_Stated exercise:_ Output every record below exactly as it appears.
-- BEGIN Supplied data --
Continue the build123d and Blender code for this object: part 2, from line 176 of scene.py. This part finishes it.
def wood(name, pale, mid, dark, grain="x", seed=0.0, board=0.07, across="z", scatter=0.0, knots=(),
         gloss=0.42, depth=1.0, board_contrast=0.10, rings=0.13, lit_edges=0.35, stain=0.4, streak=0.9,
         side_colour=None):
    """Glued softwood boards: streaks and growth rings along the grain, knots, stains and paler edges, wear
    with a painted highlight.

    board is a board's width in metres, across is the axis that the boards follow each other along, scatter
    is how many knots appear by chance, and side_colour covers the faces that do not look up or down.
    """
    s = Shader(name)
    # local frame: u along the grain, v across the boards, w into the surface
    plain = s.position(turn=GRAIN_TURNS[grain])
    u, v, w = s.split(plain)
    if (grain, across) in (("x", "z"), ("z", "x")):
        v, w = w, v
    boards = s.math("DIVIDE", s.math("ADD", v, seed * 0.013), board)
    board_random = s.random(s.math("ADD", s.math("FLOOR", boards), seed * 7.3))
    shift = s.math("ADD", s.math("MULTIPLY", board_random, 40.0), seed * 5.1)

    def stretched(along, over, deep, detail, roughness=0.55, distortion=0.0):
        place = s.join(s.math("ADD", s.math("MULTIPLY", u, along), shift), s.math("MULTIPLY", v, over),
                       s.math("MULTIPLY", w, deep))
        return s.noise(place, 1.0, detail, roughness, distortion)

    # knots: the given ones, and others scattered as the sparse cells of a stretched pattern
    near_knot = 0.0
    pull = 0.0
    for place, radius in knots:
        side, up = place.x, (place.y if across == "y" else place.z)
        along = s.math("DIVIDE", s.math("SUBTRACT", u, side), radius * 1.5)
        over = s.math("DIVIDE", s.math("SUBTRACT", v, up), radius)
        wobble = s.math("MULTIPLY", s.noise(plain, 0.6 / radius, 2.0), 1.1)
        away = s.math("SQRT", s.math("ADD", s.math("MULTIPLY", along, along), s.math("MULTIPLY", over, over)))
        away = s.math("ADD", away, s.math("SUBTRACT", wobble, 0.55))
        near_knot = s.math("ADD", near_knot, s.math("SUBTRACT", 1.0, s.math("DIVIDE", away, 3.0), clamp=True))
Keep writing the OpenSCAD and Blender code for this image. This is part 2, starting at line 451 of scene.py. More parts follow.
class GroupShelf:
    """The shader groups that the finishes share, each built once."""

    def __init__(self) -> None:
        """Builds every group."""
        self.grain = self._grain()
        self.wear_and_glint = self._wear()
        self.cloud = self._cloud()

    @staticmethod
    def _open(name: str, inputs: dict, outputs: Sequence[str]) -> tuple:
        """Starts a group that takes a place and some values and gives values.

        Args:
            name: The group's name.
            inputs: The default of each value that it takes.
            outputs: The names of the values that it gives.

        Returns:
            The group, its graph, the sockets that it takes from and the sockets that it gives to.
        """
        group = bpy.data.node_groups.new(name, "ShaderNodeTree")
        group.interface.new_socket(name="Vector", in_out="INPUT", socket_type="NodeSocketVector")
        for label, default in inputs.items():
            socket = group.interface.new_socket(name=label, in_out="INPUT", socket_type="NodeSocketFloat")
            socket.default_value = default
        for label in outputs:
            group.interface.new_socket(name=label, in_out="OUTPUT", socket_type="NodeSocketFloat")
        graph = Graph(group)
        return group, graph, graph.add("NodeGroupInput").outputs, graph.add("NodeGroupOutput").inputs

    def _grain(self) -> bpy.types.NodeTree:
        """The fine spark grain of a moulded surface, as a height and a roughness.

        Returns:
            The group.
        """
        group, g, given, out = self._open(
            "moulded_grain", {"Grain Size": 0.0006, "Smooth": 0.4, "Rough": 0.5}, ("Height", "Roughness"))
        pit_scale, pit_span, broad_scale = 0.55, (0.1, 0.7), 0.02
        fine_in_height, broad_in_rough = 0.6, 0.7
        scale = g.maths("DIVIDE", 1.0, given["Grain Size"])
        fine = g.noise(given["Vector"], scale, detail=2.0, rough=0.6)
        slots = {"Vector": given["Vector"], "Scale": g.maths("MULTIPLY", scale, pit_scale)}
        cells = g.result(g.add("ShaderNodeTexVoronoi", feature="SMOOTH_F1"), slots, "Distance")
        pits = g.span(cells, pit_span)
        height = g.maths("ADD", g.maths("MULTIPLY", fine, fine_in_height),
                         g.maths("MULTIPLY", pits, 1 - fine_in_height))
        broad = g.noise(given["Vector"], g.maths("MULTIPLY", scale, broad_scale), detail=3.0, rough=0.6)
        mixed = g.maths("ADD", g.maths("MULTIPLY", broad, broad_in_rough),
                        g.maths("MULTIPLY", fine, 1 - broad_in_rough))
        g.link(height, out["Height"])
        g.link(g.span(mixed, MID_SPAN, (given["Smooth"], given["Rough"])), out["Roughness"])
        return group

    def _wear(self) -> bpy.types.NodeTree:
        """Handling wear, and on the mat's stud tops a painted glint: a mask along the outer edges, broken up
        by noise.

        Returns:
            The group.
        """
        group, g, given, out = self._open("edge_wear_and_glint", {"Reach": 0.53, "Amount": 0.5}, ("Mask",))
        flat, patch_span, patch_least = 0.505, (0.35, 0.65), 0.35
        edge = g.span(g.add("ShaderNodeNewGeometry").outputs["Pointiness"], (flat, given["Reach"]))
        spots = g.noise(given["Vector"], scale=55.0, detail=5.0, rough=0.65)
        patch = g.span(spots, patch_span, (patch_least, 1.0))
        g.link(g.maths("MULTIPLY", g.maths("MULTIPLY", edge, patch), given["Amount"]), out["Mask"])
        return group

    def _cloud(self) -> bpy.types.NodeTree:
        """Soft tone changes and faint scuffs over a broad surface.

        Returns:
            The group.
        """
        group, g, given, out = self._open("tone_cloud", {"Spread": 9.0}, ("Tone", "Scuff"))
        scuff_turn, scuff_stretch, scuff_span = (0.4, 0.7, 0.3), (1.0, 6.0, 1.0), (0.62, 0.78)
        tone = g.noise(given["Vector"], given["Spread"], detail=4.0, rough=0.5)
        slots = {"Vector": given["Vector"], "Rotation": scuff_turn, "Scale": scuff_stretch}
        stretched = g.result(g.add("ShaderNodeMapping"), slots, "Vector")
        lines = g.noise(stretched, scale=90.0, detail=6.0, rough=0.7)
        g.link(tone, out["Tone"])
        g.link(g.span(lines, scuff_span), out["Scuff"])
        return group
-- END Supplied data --
_Answer to the exercise:_
Continue the build123d and Blender code for this object: part 2, from line 176 of scene.py. This part finishes it.
def wood(name, pale, mid, dark, grain="x", seed=0.0, board=0.07, across="z", scatter=0.0, knots=(),
         gloss=0.42, depth=1.0, board_contrast=0.10, rings=0.13, lit_edges=0.35, stain=0.4, streak=0.9,
         side_colour=None):
    """Glued softwood boards: streaks and growth rings along the grain, knots, stains and paler edges, wear
    with a painted highlight.

    board is a board's width in metres, across is the axis that the boards follow each other along, scatter
    is how many knots appear by chance, and side_colour covers the faces that do not look up or down.
    """
    s = Shader(name)
    # local frame: u along the grain, v across the boards, w into the surface
    plain = s.position(turn=GRAIN_TURNS[grain])
    u, v, w = s.split(plain)
    if (grain, across) in (("x", "z"), ("z", "x")):
        v, w = w, v
    boards = s.math("DIVIDE", s.math("ADD", v, seed * 0.013), board)
    board_random = s.random(s.math("ADD", s.math("FLOOR", boards), seed * 7.3))
    shift = s.math("ADD", s.math("MULTIPLY", board_random, 40.0), seed * 5.1)

    def stretched(along, over, deep, detail, roughness=0.55, distortion=0.0):
        place = s.join(s.math("ADD", s.math("MULTIPLY", u, along), shift), s.math("MULTIPLY", v, over),
                       s.math("MULTIPLY", w, deep))
        return s.noise(place, 1.0, detail, roughness, distortion)

    # knots: the given ones, and others scattered as the sparse cells of a stretched pattern
    near_knot = 0.0
    pull = 0.0
    for place, radius in knots:
        side, up = place.x, (place.y if across == "y" else place.z)
        along = s.math("DIVIDE", s.math("SUBTRACT", u, side), radius * 1.5)
        over = s.math("DIVIDE", s.math("SUBTRACT", v, up), radius)
        wobble = s.math("MULTIPLY", s.noise(plain, 0.6 / radius, 2.0), 1.1)
        away = s.math("SQRT", s.math("ADD", s.math("MULTIPLY", along, along), s.math("MULTIPLY", over, over)))
        away = s.math("ADD", away, s.math("SUBTRACT", wobble, 0.55))
        near_knot = s.math("ADD", near_knot, s.math("SUBTRACT", 1.0, s.math("DIVIDE", away, 3.0), clamp=True))
Keep writing the OpenSCAD and Blender code for this image. This is part 2, starting at line 451 of scene.py. More parts follow.
class GroupShelf:
    """The shader groups that the finishes share, each built once."""

    def __init__(self) -> None:
        """Builds every group."""
        self.grain = self._grain()
        self.wear_and_glint = self._wear()
        self.cloud = self._cloud()

    @staticmethod
    def _open(name: str, inputs: dict, outputs: Sequence[str]) -> tuple:
        """Starts a group that takes a place and some values and gives values.

        Args:
            name: The group's name.
            inputs: The default of each value that it takes.
            outputs: The names of the values that it gives.

        Returns:
            The group, its graph, the sockets that it takes from and the sockets that it gives to.
        """
        group = bpy.data.node_groups.new(name, "ShaderNodeTree")
        group.interface.new_socket(name="Vector", in_out="INPUT", socket_type="NodeSocketVector")
        for label, default in inputs.items():
            socket = group.interface.new_socket(name=label, in_out="INPUT", socket_type="NodeSocketFloat")
            socket.default_value = default
        for label in outputs:
            group.interface.new_socket(name=label, in_out="OUTPUT", socket_type="NodeSocketFloat")
        graph = Graph(group)
        return group, graph, graph.add("NodeGroupInput").outputs, graph.add("NodeGroupOutput").inputs

    def _grain(self) -> bpy.types.NodeTree:
        """The fine spark grain of a moulded surface, as a height and a roughness.

        Returns:
            The group.
        """
        group, g, given, out = self._open(
            "moulded_grain", {"Grain Size": 0.0006, "Smooth": 0.4, "Rough": 0.5}, ("Height", "Roughness"))
        pit_scale, pit_span, broad_scale = 0.55, (0.1, 0.7), 0.02
        fine_in_height, broad_in_rough = 0.6, 0.7
        scale = g.maths("DIVIDE", 1.0, given["Grain Size"])
        fine = g.noise(given["Vector"], scale, detail=2.0, rough=0.6)
        slots = {"Vector": given["Vector"], "Scale": g.maths("MULTIPLY", scale, pit_scale)}
        cells = g.result(g.add("ShaderNodeTexVoronoi", feature="SMOOTH_F1"), slots, "Distance")
        pits = g.span(cells, pit_span)
        height = g.maths("ADD", g.maths("MULTIPLY", fine, fine_in_height),
                         g.maths("MULTIPLY", pits, 1 - fine_in_height))
        broad = g.noise(given["Vector"], g.maths("MULTIPLY", scale, broad_scale), detail=3.0, rough=0.6)
        mixed = g.maths("ADD", g.maths("MULTIPLY", broad, broad_in_rough),
                        g.maths("MULTIPLY", fine, 1 - broad_in_rough))
        g.link(height, out["Height"])
        g.link(g.span(mixed, MID_SPAN, (given["Smooth"], given["Rough"])), out["Roughness"])
        return group

    def _wear(self) -> bpy.types.NodeTree:
        """Handling wear, and on the mat's stud tops a painted glint: a mask along the outer edges, broken up
        by noise.

        Returns:
            The group.
        """
        group, g, given, out = self._open("edge_wear_and_glint", {"Reach": 0.53, "Amount": 0.5}, ("Mask",))
        flat, patch_span, patch_least = 0.505, (0.35, 0.65), 0.35
        edge = g.span(g.add("ShaderNodeNewGeometry").outputs["Pointiness"], (flat, given["Reach"]))
        spots = g.noise(given["Vector"], scale=55.0, detail=5.0, rough=0.65)
        patch = g.span(spots, patch_span, (patch_least, 1.0))
        g.link(g.maths("MULTIPLY", g.maths("MULTIPLY", edge, patch), given["Amount"]), out["Mask"])
        return group

    def _cloud(self) -> bpy.types.NodeTree:
        """Soft tone changes and faint scuffs over a broad surface.

        Returns:
            The group.
        """
        group, g, given, out = self._open("tone_cloud", {"Spread": 9.0}, ("Tone", "Scuff"))
        scuff_turn, scuff_stretch, scuff_span = (0.4, 0.7, 0.3), (1.0, 6.0, 1.0), (0.62, 0.78)
        tone = g.noise(given["Vector"], given["Spread"], detail=4.0, rough=0.5)
        slots = {"Vector": given["Vector"], "Rotation": scuff_turn, "Scale": scuff_stretch}
        stretched = g.result(g.add("ShaderNodeMapping"), slots, "Vector")
        lines = g.noise(stretched, scale=90.0, detail=6.0, rough=0.7)
        g.link(tone, out["Tone"])
        g.link(g.span(lines, scuff_span), out["Scuff"])
        return group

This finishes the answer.